[Work to complete] Write the data out again, exactly as given.
----- Collected material -----
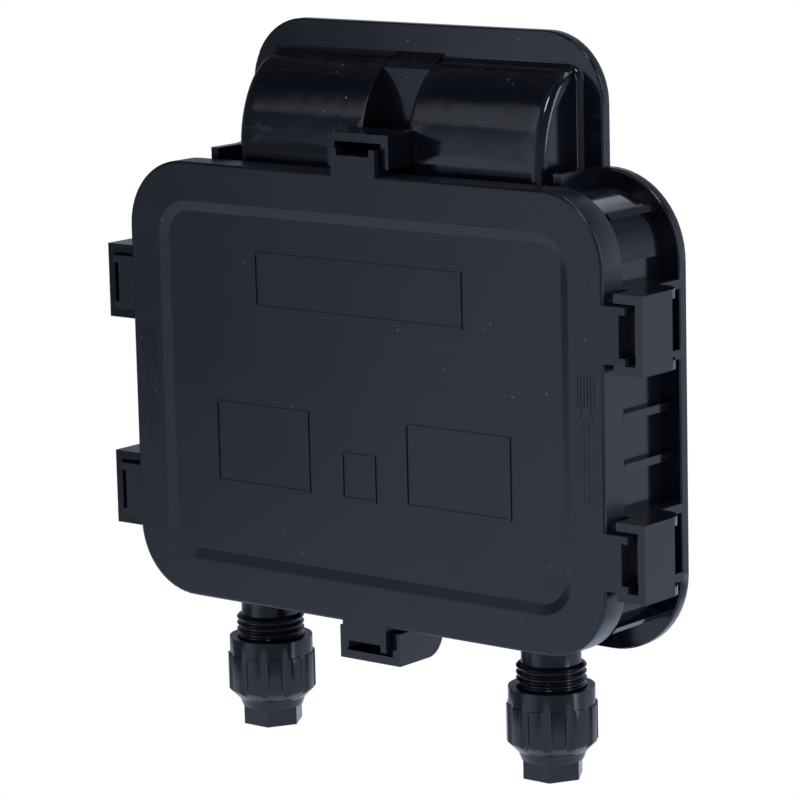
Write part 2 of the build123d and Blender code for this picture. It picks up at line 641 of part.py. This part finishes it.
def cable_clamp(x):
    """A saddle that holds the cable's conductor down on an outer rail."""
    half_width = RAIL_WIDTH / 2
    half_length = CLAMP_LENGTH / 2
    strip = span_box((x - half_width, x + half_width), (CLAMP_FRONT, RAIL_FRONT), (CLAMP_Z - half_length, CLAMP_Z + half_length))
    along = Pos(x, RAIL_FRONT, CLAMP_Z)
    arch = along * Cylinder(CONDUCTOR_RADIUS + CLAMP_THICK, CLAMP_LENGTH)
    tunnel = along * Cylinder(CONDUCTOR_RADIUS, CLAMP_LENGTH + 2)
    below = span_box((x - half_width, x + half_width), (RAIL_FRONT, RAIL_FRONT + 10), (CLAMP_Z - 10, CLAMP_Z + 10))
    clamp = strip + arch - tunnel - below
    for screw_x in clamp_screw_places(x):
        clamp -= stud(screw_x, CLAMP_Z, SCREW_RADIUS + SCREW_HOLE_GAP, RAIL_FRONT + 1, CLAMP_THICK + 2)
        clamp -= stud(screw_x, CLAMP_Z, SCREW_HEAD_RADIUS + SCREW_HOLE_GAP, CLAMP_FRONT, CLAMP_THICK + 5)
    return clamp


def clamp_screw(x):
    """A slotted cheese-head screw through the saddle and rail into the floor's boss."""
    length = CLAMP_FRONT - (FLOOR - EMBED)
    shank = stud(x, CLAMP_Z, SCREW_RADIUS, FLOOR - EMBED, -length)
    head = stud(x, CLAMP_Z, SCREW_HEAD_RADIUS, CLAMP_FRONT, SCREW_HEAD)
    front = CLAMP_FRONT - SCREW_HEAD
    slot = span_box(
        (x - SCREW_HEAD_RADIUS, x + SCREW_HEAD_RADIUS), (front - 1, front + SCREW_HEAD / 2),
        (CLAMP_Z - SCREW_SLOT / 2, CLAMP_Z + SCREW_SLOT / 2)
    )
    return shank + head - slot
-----
[Exercise output]
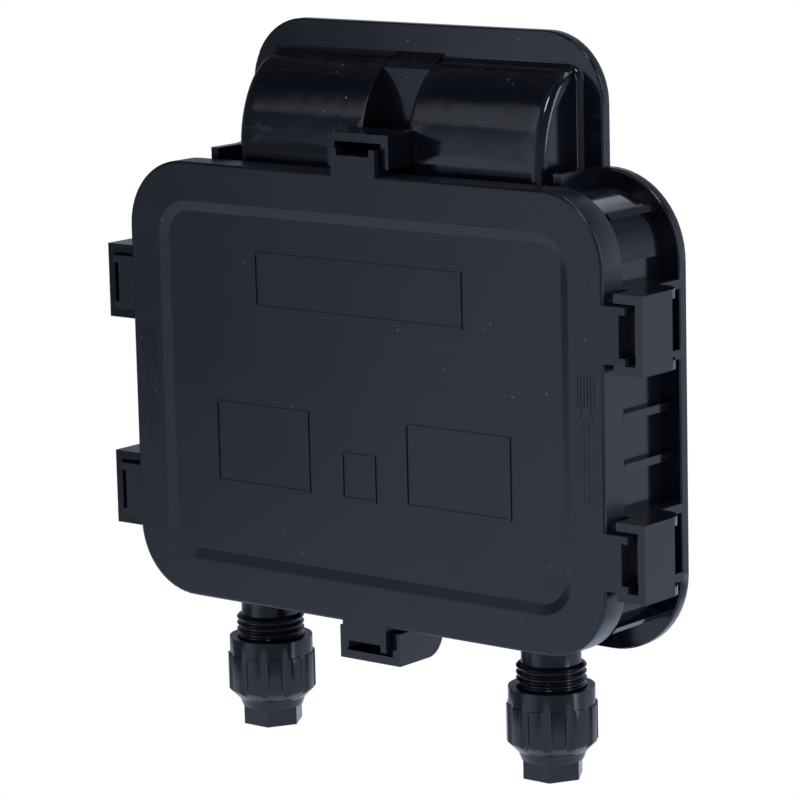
Write part 2 of the build123d and Blender code for this picture. It picks up at line 641 of part.py. This part finishes it.
def cable_clamp(x):
    """A saddle that holds the cable's conductor down on an outer rail."""
    half_width = RAIL_WIDTH / 2
    half_length = CLAMP_LENGTH / 2
    strip = span_box((x - half_width, x + half_width), (CLAMP_FRONT, RAIL_FRONT), (CLAMP_Z - half_length, CLAMP_Z + half_length))
    along = Pos(x, RAIL_FRONT, CLAMP_Z)
    arch = along * Cylinder(CONDUCTOR_RADIUS + CLAMP_THICK, CLAMP_LENGTH)
    tunnel = along * Cylinder(CONDUCTOR_RADIUS, CLAMP_LENGTH + 2)
    below = span_box((x - half_width, x + half_width), (RAIL_FRONT, RAIL_FRONT + 10), (CLAMP_Z - 10, CLAMP_Z + 10))
    clamp = strip + arch - tunnel - below
    for screw_x in clamp_screw_places(x):
        clamp -= stud(screw_x, CLAMP_Z, SCREW_RADIUS + SCREW_HOLE_GAP, RAIL_FRONT + 1, CLAMP_THICK + 2)
        clamp -= stud(screw_x, CLAMP_Z, SCREW_HEAD_RADIUS + SCREW_HOLE_GAP, CLAMP_FRONT, CLAMP_THICK + 5)
    return clamp


def clamp_screw(x):
    """A slotted cheese-head screw through the saddle and rail into the floor's boss."""
    length = CLAMP_FRONT - (FLOOR - EMBED)
    shank = stud(x, CLAMP_Z, SCREW_RADIUS, FLOOR - EMBED, -length)
    head = stud(x, CLAMP_Z, SCREW_HEAD_RADIUS, CLAMP_FRONT, SCREW_HEAD)
    front = CLAMP_FRONT - SCREW_HEAD
    slot = span_box(
        (x - SCREW_HEAD_RADIUS, x + SCREW_HEAD_RADIUS), (front - 1, front + SCREW_HEAD / 2),
        (CLAMP_Z - SCREW_SLOT / 2, CLAMP_Z + SCREW_SLOT / 2)
    )
    return shank + head - slot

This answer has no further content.